Set problem:
Give all of the lines again, with nothing added or dropped.

───

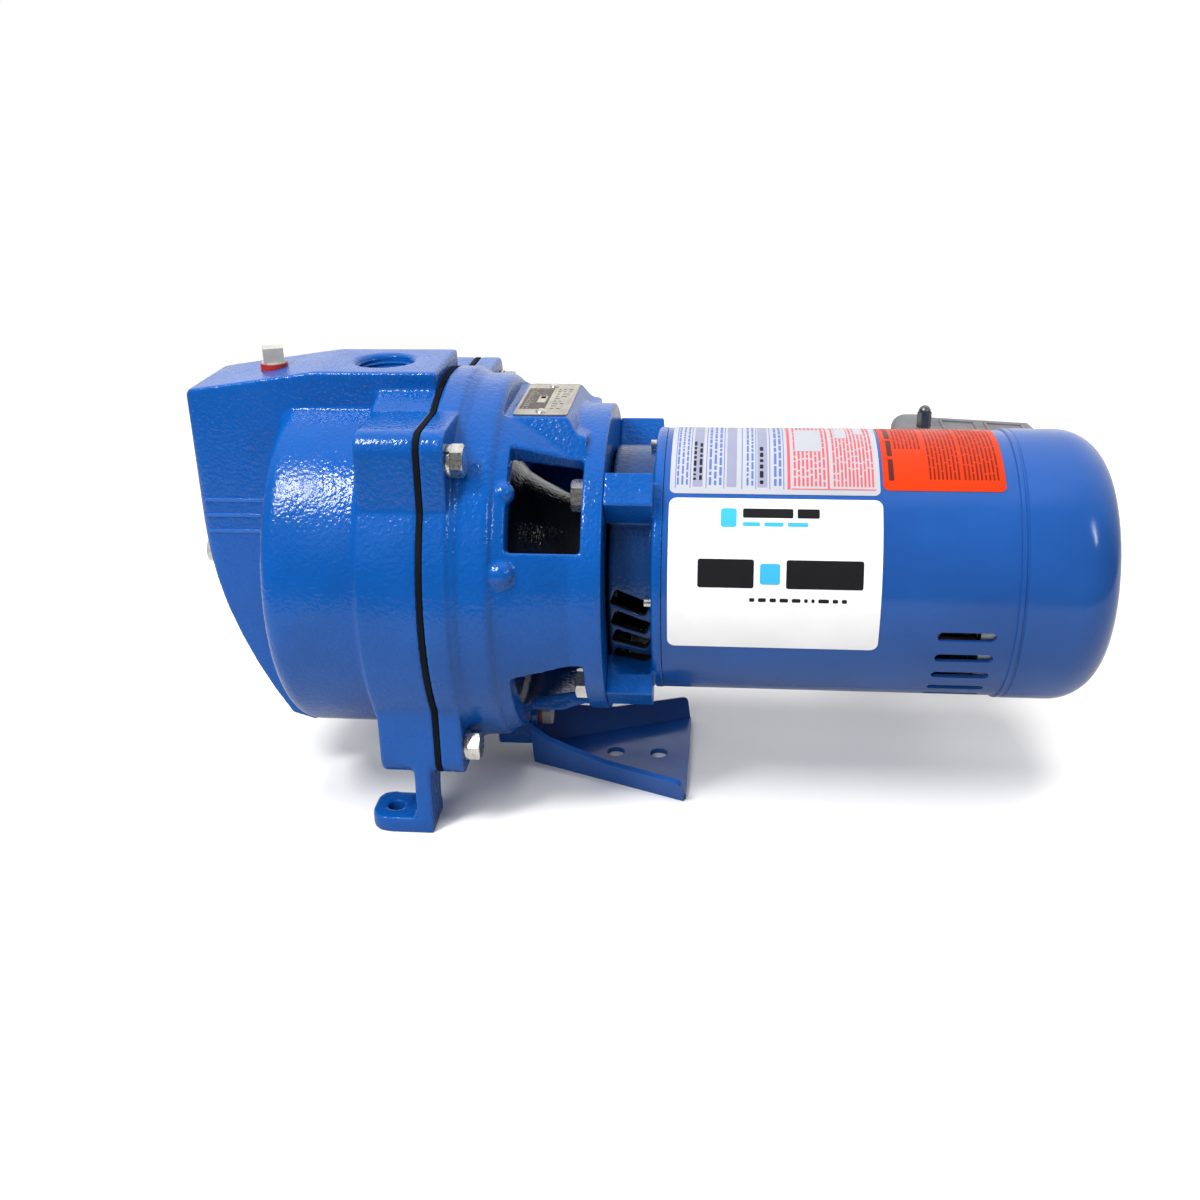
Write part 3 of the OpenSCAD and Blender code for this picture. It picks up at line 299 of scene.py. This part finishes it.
MATERIALS = {
    "enamel": enamel("enamel", CAST_BLUE, CAST_GRAIN, CAST_WAVES),
    "sheet_enamel": enamel("sheet_enamel", SHEET_BLUE, 0.01 * MM, 0.08 * MM, cast=False),
    "zinc": metal("zinc", (0.70, 0.69, 0.66), 0.30, spots=(0.56, 0.52, 0.43)),
    "rusty_washer": rusty(),
    "steel": metal("steel", (0.50, 0.51, 0.53), 0.28, lines=(0.1, 1, 1)),
    "lamination": laminated(),
    "die_cast": metal("die_cast", (0.34, 0.35, 0.36), 0.48, grain=0.12 * MM),
    "brass": metal("brass", (0.68, 0.45, 0.16), 0.27),
    "copper": metal("copper", (0.60, 0.29, 0.15), 0.32),
    "rubber": moulded("rubber", (0.006, 0.006, 0.007), 0.75, Specular_IOR_Level=0.1),
    "sealant": moulded("sealant", (0.42, 0.022, 0.014), 0.38, grain=0.4 * MM, scale=260),
    "dark_plastic": moulded("dark_plastic", (0.035, 0.038, 0.043), 0.42),
    "phenolic": moulded("phenolic", (0.13, 0.052, 0.028), 0.40),
    "collar_plastic": moulded("collar_plastic", (0.72, 0.68, 0.55), 0.35, Subsurface_Weight=0.1),
    "capacitor_case": moulded("capacitor_case", (0.02, 0.02, 0.023), 0.22, Coat_Weight=0.3),
    "ceramic": moulded("ceramic", (0.80, 0.75, 0.64), 0.12, grain=0.005 * MM),
    "plate": metal("plate", (0.52, 0.48, 0.41), 0.33, lines=(1, 0.1, 1)),
    "label_white": paper("label_white", (0.86, 0.86, 0.87)),
    "label_data": paper("label_data", (0.42, 0.43, 0.47)),
    "label_orange": paper("label_orange", (0.56, 0.034, 0.002)),
    "switch_grey": moulded("switch_grey", (0.11, 0.11, 0.12), 0.42, grain=0.08 * MM, scale=380),
    "ink_black": paper("ink_black", (0.012, 0.012, 0.014)),
    "conduit": metal("conduit", (0.45, 0.46, 0.47), 0.42, spots=(0.30, 0.31, 0.32)),
}


def cover_with(obj, *graphs):
    """Gives an object its materials, in the order of its faces' material numbers."""
    if obj.data.materials:
        obj.data.materials.clear()
    for graph in graphs:
        obj.data.materials.append(graph.mat)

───

Exercise solution:
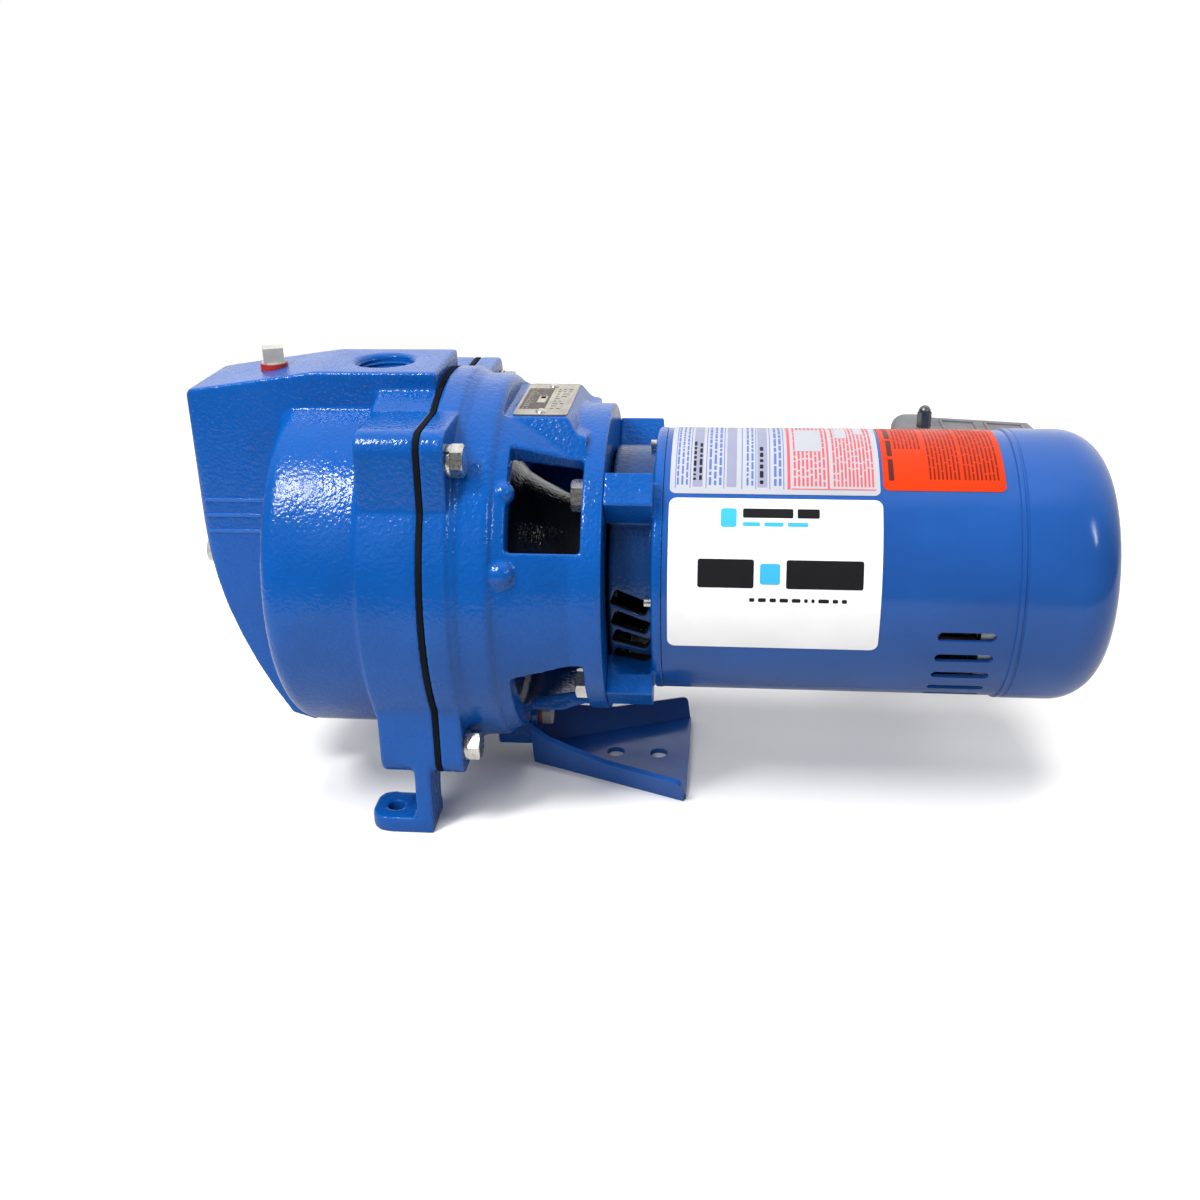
Write part 3 of the OpenSCAD and Blender code for this picture. It picks up at line 299 of scene.py. This part finishes it.
MATERIALS = {
    "enamel": enamel("enamel", CAST_BLUE, CAST_GRAIN, CAST_WAVES),
    "sheet_enamel": enamel("sheet_enamel", SHEET_BLUE, 0.01 * MM, 0.08 * MM, cast=False),
    "zinc": metal("zinc", (0.70, 0.69, 0.66), 0.30, spots=(0.56, 0.52, 0.43)),
    "rusty_washer": rusty(),
    "steel": metal("steel", (0.50, 0.51, 0.53), 0.28, lines=(0.1, 1, 1)),
    "lamination": laminated(),
    "die_cast": metal("die_cast", (0.34, 0.35, 0.36), 0.48, grain=0.12 * MM),
    "brass": metal("brass", (0.68, 0.45, 0.16), 0.27),
    "copper": metal("copper", (0.60, 0.29, 0.15), 0.32),
    "rubber": moulded("rubber", (0.006, 0.006, 0.007), 0.75, Specular_IOR_Level=0.1),
    "sealant": moulded("sealant", (0.42, 0.022, 0.014), 0.38, grain=0.4 * MM, scale=260),
    "dark_plastic": moulded("dark_plastic", (0.035, 0.038, 0.043), 0.42),
    "phenolic": moulded("phenolic", (0.13, 0.052, 0.028), 0.40),
    "collar_plastic": moulded("collar_plastic", (0.72, 0.68, 0.55), 0.35, Subsurface_Weight=0.1),
    "capacitor_case": moulded("capacitor_case", (0.02, 0.02, 0.023), 0.22, Coat_Weight=0.3),
    "ceramic": moulded("ceramic", (0.80, 0.75, 0.64), 0.12, grain=0.005 * MM),
    "plate": metal("plate", (0.52, 0.48, 0.41), 0.33, lines=(1, 0.1, 1)),
    "label_white": paper("label_white", (0.86, 0.86, 0.87)),
    "label_data": paper("label_data", (0.42, 0.43, 0.47)),
    "label_orange": paper("label_orange", (0.56, 0.034, 0.002)),
    "switch_grey": moulded("switch_grey", (0.11, 0.11, 0.12), 0.42, grain=0.08 * MM, scale=380),
    "ink_black": paper("ink_black", (0.012, 0.012, 0.014)),
    "conduit": metal("conduit", (0.45, 0.46, 0.47), 0.42, spots=(0.30, 0.31, 0.32)),
}


def cover_with(obj, *graphs):
    """Gives an object its materials, in the order of its faces' material numbers."""
    if obj.data.materials:
        obj.data.materials.clear()
    for graph in graphs:
        obj.data.materials.append(graph.mat)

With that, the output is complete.